Start of Supplied records

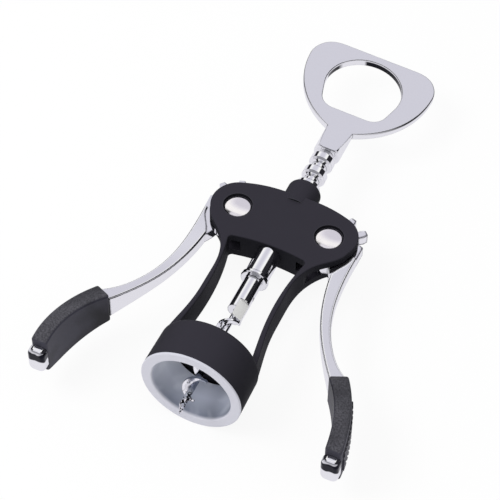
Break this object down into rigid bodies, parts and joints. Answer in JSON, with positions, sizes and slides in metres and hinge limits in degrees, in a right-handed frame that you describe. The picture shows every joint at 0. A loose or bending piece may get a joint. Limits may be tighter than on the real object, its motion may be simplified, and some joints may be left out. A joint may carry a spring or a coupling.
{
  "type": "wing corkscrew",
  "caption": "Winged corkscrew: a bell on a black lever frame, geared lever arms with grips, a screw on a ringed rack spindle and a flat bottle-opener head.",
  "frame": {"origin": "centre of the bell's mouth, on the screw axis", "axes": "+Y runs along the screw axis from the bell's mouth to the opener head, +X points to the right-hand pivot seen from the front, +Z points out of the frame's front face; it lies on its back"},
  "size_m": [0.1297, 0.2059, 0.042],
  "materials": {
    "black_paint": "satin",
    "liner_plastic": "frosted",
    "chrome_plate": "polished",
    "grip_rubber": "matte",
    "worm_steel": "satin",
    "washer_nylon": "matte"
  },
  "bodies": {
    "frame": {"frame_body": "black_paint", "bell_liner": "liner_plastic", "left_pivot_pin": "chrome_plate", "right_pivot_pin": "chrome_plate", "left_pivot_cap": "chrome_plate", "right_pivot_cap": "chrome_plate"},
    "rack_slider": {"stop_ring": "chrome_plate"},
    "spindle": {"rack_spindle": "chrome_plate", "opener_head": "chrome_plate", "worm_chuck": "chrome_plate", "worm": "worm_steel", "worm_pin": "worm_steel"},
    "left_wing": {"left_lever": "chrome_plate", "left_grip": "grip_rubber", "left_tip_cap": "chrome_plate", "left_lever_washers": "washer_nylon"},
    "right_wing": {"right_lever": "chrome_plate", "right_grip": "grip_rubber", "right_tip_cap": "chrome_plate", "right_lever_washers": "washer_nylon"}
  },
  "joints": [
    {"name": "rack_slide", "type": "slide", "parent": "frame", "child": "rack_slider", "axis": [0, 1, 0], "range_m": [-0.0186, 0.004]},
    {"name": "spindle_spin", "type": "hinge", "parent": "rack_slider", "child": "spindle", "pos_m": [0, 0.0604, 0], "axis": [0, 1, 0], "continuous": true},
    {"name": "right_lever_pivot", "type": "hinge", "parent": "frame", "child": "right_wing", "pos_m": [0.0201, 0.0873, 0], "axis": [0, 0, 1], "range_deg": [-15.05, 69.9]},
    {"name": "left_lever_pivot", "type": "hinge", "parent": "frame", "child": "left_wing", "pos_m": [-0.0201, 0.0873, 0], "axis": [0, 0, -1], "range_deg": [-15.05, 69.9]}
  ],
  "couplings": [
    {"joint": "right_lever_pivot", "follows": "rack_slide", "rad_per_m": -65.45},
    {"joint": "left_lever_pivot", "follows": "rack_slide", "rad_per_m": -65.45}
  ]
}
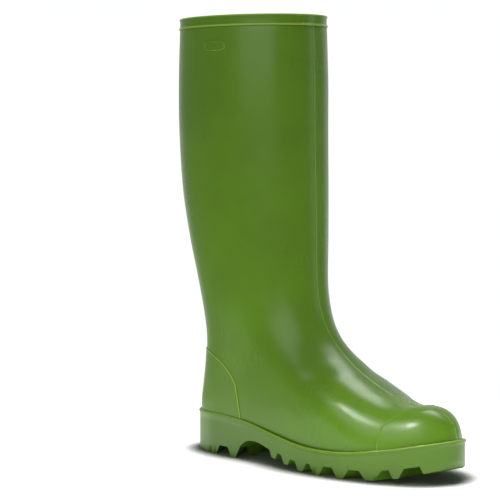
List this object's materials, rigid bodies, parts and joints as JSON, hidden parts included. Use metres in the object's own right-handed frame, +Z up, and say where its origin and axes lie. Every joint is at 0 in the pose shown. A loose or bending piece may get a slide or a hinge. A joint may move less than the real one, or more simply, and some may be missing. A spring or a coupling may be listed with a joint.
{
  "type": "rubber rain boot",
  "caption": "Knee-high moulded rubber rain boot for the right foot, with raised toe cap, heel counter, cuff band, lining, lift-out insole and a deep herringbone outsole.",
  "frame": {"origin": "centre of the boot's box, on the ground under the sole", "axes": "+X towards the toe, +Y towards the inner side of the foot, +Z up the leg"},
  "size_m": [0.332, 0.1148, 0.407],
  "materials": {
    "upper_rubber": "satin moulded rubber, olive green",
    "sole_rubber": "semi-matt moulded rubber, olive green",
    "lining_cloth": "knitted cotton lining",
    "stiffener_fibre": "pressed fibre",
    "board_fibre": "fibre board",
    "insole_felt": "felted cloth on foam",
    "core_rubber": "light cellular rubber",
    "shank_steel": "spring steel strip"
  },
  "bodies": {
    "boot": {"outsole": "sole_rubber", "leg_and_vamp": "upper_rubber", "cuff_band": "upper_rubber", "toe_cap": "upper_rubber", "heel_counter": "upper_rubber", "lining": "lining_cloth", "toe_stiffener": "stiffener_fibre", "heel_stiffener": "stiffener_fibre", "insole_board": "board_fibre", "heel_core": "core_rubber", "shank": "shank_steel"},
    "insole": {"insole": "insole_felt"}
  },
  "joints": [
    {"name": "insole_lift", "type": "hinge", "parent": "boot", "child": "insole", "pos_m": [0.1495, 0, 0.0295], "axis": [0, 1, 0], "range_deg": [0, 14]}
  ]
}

End of Supplied records

_Instruction_
Repeat the data precisely, line by line.

_Output below_
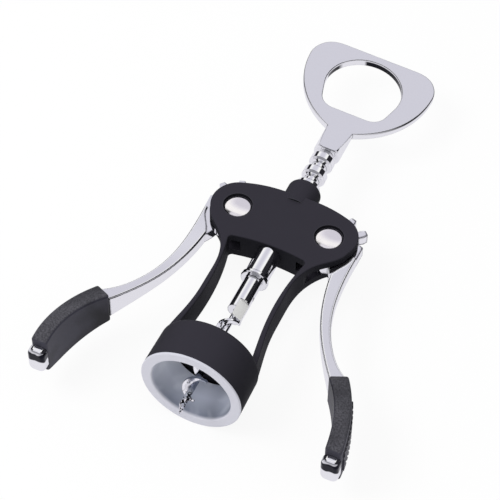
Break this object down into rigid bodies, parts and joints. Answer in JSON, with positions, sizes and slides in metres and hinge limits in degrees, in a right-handed frame that you describe. The picture shows every joint at 0. A loose or bending piece may get a joint. Limits may be tighter than on the real object, its motion may be simplified, and some joints may be left out. A joint may carry a spring or a coupling.
{
  "type": "wing corkscrew",
  "caption": "Winged corkscrew: a bell on a black lever frame, geared lever arms with grips, a screw on a ringed rack spindle and a flat bottle-opener head.",
  "frame": {"origin": "centre of the bell's mouth, on the screw axis", "axes": "+Y runs along the screw axis from the bell's mouth to the opener head, +X points to the right-hand pivot seen from the front, +Z points out of the frame's front face; it lies on its back"},
  "size_m": [0.1297, 0.2059, 0.042],
  "materials": {
    "black_paint": "satin",
    "liner_plastic": "frosted",
    "chrome_plate": "polished",
    "grip_rubber": "matte",
    "worm_steel": "satin",
    "washer_nylon": "matte"
  },
  "bodies": {
    "frame": {"frame_body": "black_paint", "bell_liner": "liner_plastic", "left_pivot_pin": "chrome_plate", "right_pivot_pin": "chrome_plate", "left_pivot_cap": "chrome_plate", "right_pivot_cap": "chrome_plate"},
    "rack_slider": {"stop_ring": "chrome_plate"},
    "spindle": {"rack_spindle": "chrome_plate", "opener_head": "chrome_plate", "worm_chuck": "chrome_plate", "worm": "worm_steel", "worm_pin": "worm_steel"},
    "left_wing": {"left_lever": "chrome_plate", "left_grip": "grip_rubber", "left_tip_cap": "chrome_plate", "left_lever_washers": "washer_nylon"},
    "right_wing": {"right_lever": "chrome_plate", "right_grip": "grip_rubber", "right_tip_cap": "chrome_plate", "right_lever_washers": "washer_nylon"}
  },
  "joints": [
    {"name": "rack_slide", "type": "slide", "parent": "frame", "child": "rack_slider", "axis": [0, 1, 0], "range_m": [-0.0186, 0.004]},
    {"name": "spindle_spin", "type": "hinge", "parent": "rack_slider", "child": "spindle", "pos_m": [0, 0.0604, 0], "axis": [0, 1, 0], "continuous": true},
    {"name": "right_lever_pivot", "type": "hinge", "parent": "frame", "child": "right_wing", "pos_m": [0.0201, 0.0873, 0], "axis": [0, 0, 1], "range_deg": [-15.05, 69.9]},
    {"name": "left_lever_pivot", "type": "hinge", "parent": "frame", "child": "left_wing", "pos_m": [-0.0201, 0.0873, 0], "axis": [0, 0, -1], "range_deg": [-15.05, 69.9]}
  ],
  "couplings": [
    {"joint": "right_lever_pivot", "follows": "rack_slide", "rad_per_m": -65.45},
    {"joint": "left_lever_pivot", "follows": "rack_slide", "rad_per_m": -65.45}
  ]
}
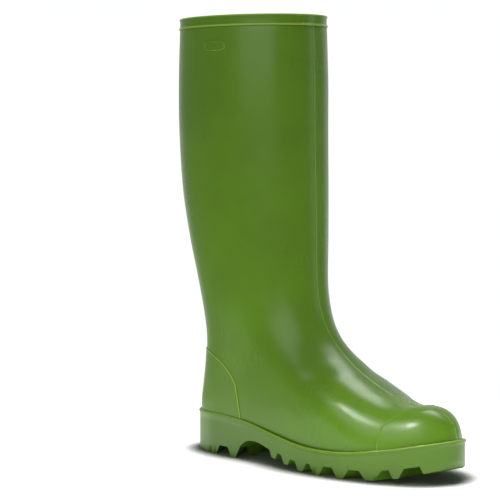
List this object's materials, rigid bodies, parts and joints as JSON, hidden parts included. Use metres in the object's own right-handed frame, +Z up, and say where its origin and axes lie. Every joint is at 0 in the pose shown. A loose or bending piece may get a slide or a hinge. A joint may move less than the real one, or more simply, and some may be missing. A spring or a coupling may be listed with a joint.
{
  "type": "rubber rain boot",
  "caption": "Knee-high moulded rubber rain boot for the right foot, with raised toe cap, heel counter, cuff band, lining, lift-out insole and a deep herringbone outsole.",
  "frame": {"origin": "centre of the boot's box, on the ground under the sole", "axes": "+X towards the toe, +Y towards the inner side of the foot, +Z up the leg"},
  "size_m": [0.332, 0.1148, 0.407],
  "materials": {
    "upper_rubber": "satin moulded rubber, olive green",
    "sole_rubber": "semi-matt moulded rubber, olive green",
    "lining_cloth": "knitted cotton lining",
    "stiffener_fibre": "pressed fibre",
    "board_fibre": "fibre board",
    "insole_felt": "felted cloth on foam",
    "core_rubber": "light cellular rubber",
    "shank_steel": "spring steel strip"
  },
  "bodies": {
    "boot": {"outsole": "sole_rubber", "leg_and_vamp": "upper_rubber", "cuff_band": "upper_rubber", "toe_cap": "upper_rubber", "heel_counter": "upper_rubber", "lining": "lining_cloth", "toe_stiffener": "stiffener_fibre", "heel_stiffener": "stiffener_fibre", "insole_board": "board_fibre", "heel_core": "core_rubber", "shank": "shank_steel"},
    "insole": {"insole": "insole_felt"}
  },
  "joints": [
    {"name": "insole_lift", "type": "hinge", "parent": "boot", "child": "insole", "pos_m": [0.1495, 0, 0.0295], "axis": [0, 1, 0], "range_deg": [0, 14]}
  ]
}